И в пыли, у Гесэровых ног,
Распростерлись они, как мох.
Гесэр
Он свершил великий синтез, олицетворение в законченном храме того смутного лепета, который слышится ныне в разноязыких словах, проблескивает в старинных орнаментах, мерещится в очертаниях древней архитектуры. Для Рериха не были загадкой совпадения слов в индоевропейских языках и санскрите. За древним названием «Веда» вставало славянское «ведун», русское слово «ведение» - знание, чешское - «наука».
Для Рериха «путь из варяг в греки» был не столько историко-географическим понятием, сколько обобщенным свидетельством единства и взаимопроникновения культур. История не оставила нам столь же ясных следов существования встречной дороги «из арьев в славяне», но Рерих умел различать горящие в ночи вехи ее. Санскритское «набхаса» и русское «небеса», ведическое «Агни» и наше «огонь» - это не случайные совпадения, это плывут по реке времени светы в кокосовых скорлупках («Огни на Ганге» Рериха).
Так замыкается колесо знания.
Или только кольцо памяти?
Оно совершило полный оборот, и мы вновь в Варанаси, где термометр показывает плюс 47. «Отель де Пари» был подобен благодатному оазису в центре раскаленной пустыни. Уютно жужжал широколопастный фен под потолком. Кондиционер, который я врубил на полную мощность, дышал благодатной прохладой. В холодильнике стояли бутылки с кока-колой. Сквозь спущенные жалюзи доносилось или, быть может, скорее, угадывалось убаюкивающее журчание фонтанов. Я знал, что на зеленой траве английского лау-на меня дожидается жуликоватый заклинатель змей. Вчера я имел неосторожность поиграть с его питоном, заметив вскользь, что видел в Агре куда более крупную змею. Заклинатель тут же пообещал принести десятиметрового боа и потребовал задаток. Чтобы отвязаться, я дал ему рупию и поспешил уйти. К вечеру, после огненной феерии на Ганге, я уже напрочь забыл про всех змей на свете. Но, одеваясь к завтраку, услышал заунывную жалобу дудочки, изготовленной из двойной тыквы. О, как знаком мне был этот резкий, однообразный мотив! Не питона, не кобру на вечный поединок с мангустой выкликал он. Отнюдь. Это меня ждали в тени старого мангового дерева, где водяная вертушка осыпает траву радужным дождем. Сжав зубы, я вновь дал себе клятву более не ввязываться в змеиные истории. Перезарядив фотоаппарат, я раскрыл план города. Теперь, когда пишу эти строки, он вновь лежит передо мной, воскрешая в памяти удивительное путешествие по сказочным улицам, названным именами героев вед и Махабхараты.

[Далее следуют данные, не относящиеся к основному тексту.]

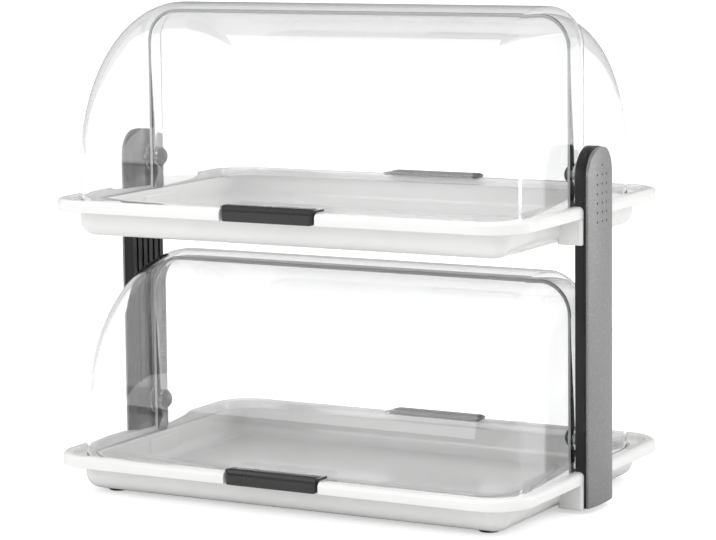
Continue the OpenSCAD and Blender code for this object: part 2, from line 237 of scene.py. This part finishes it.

В этот день, наполненный встречами и впечатлениями, растянутый в памяти, как целая жизнь, прожитая во сне, я побывал в санскритском университете, осмотрел каменный секстант средневековой обсерватории Джай Сингх, встретился за традиционной чашкой чая с профессором Бенаресского хинду-университета Свами Чоудхури.